Daylight and views are maximized through large areas of glazing, in addition to one-metre clearstory glazing located above all solid walls. The project team analyzed the lighting requirements and utilized lower than typical light levels in the lesser occupied spaces, involving significant input and feedback from the client in how the spaces are used. 93% of daylighting is at levels that allow lights to be off during daylight hours, while 85% of spaces have views to the outdoors.
Each of the above strategies regarding material choices, ventilation design, and daylighting contribute to the overall health of the space. As a visitor walks into and through the space, there is a sense that it is fresh and alive as the gardens surrounding it.

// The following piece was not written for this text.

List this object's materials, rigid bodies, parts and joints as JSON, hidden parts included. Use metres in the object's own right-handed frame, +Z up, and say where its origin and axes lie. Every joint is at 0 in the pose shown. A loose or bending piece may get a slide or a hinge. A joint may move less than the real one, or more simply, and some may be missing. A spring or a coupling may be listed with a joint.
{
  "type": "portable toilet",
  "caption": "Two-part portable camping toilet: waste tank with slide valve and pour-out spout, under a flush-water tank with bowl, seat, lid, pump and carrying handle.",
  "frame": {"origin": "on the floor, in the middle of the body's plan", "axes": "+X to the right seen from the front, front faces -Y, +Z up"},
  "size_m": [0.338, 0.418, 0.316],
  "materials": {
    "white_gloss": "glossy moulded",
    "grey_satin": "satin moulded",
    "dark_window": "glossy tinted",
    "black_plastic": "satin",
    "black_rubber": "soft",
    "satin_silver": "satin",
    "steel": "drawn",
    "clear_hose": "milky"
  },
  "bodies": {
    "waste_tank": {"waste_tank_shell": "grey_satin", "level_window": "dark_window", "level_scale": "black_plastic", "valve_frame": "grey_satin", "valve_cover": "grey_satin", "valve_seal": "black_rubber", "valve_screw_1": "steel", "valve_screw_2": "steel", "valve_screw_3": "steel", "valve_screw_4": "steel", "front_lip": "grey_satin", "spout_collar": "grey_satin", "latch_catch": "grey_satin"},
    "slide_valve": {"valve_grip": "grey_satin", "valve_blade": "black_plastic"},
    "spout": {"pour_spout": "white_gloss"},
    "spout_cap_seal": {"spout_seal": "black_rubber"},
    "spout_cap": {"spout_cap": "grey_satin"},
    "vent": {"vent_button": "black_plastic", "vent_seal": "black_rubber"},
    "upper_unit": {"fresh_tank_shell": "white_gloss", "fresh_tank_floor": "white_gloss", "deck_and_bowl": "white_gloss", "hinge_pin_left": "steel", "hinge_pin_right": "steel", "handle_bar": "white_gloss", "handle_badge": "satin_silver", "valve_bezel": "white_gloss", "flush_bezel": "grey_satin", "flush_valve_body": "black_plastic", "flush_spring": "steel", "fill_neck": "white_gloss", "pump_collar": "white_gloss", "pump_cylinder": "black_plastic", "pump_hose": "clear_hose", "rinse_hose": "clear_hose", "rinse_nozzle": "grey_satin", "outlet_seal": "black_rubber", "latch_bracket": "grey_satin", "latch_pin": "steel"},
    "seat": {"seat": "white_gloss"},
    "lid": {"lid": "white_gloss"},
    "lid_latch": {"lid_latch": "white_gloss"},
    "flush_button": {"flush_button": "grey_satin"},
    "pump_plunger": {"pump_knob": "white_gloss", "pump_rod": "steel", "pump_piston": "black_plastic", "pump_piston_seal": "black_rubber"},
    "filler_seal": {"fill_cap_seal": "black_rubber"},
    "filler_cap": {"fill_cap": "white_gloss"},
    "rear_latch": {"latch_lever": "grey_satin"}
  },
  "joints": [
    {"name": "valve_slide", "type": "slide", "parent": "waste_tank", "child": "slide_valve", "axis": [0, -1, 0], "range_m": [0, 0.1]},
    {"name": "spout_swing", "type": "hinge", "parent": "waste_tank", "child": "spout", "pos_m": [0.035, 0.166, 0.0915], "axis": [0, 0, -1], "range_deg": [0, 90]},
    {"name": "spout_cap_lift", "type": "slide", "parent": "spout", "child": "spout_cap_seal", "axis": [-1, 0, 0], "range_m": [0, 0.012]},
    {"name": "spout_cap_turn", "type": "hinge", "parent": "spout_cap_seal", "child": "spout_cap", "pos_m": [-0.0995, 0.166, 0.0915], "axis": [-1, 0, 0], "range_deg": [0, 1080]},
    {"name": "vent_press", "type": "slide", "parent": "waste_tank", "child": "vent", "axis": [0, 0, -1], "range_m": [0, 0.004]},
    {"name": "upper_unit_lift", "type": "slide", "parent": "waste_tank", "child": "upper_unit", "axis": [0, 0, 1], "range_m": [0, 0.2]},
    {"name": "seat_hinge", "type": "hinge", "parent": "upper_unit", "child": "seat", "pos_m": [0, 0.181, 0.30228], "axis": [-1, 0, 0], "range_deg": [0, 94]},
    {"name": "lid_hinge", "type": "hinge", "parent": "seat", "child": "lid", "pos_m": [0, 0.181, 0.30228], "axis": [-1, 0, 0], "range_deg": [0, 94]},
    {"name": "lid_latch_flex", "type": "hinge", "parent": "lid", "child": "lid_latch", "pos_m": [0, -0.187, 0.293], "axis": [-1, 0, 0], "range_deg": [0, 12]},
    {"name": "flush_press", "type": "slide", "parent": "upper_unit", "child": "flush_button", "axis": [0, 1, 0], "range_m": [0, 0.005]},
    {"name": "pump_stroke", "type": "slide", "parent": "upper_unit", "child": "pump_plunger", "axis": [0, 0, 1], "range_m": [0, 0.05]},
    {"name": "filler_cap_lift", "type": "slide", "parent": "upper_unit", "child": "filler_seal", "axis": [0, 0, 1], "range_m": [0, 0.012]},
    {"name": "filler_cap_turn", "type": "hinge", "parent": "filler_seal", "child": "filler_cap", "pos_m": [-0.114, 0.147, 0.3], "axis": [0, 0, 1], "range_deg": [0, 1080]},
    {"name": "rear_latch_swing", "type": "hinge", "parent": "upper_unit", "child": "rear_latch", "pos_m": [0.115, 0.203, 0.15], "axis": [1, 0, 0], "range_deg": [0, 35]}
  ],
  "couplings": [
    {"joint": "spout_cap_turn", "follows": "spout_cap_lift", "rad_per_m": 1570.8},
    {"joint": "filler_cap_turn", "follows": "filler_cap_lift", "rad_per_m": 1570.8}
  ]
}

The most difficult Living Building Challenge requirement to achieve is the Materials Imperative, which calls for avoiding items on the Red List, a list of substances that cannot be used in projects because they have been determined to be detrimental to human health and the environment. The Challenge also mandates a series of proximity thresholds that require materials to be supplied locally/regionally.
To this end, the design aimed to provide a healthy, beautiful and warm environment for its occupants and visitors. As a result the Visitor Centre uses wood products extensively, from the panelized roof structure to the cladding, furnishings, millwork and wall finishes. Timber is readily available in the Pacific Northwest and has low embodied
energy and renewable qualities, making it appropriate for structural and other material systems. The nature of photosynthesis that allows wood to store carbon dioxide for the life of the building which is an additional environmental benefit.
96% of waste materials from the site were recycled, including a prominent bridge—made of recovered fir from a former covered walkway on the site—that leads visitors over a watercourse and the Cascadia Garden to the Visitor Centre and a 100 foot-long, curved wooden bench in the foyer made from milled reclaimed timbers.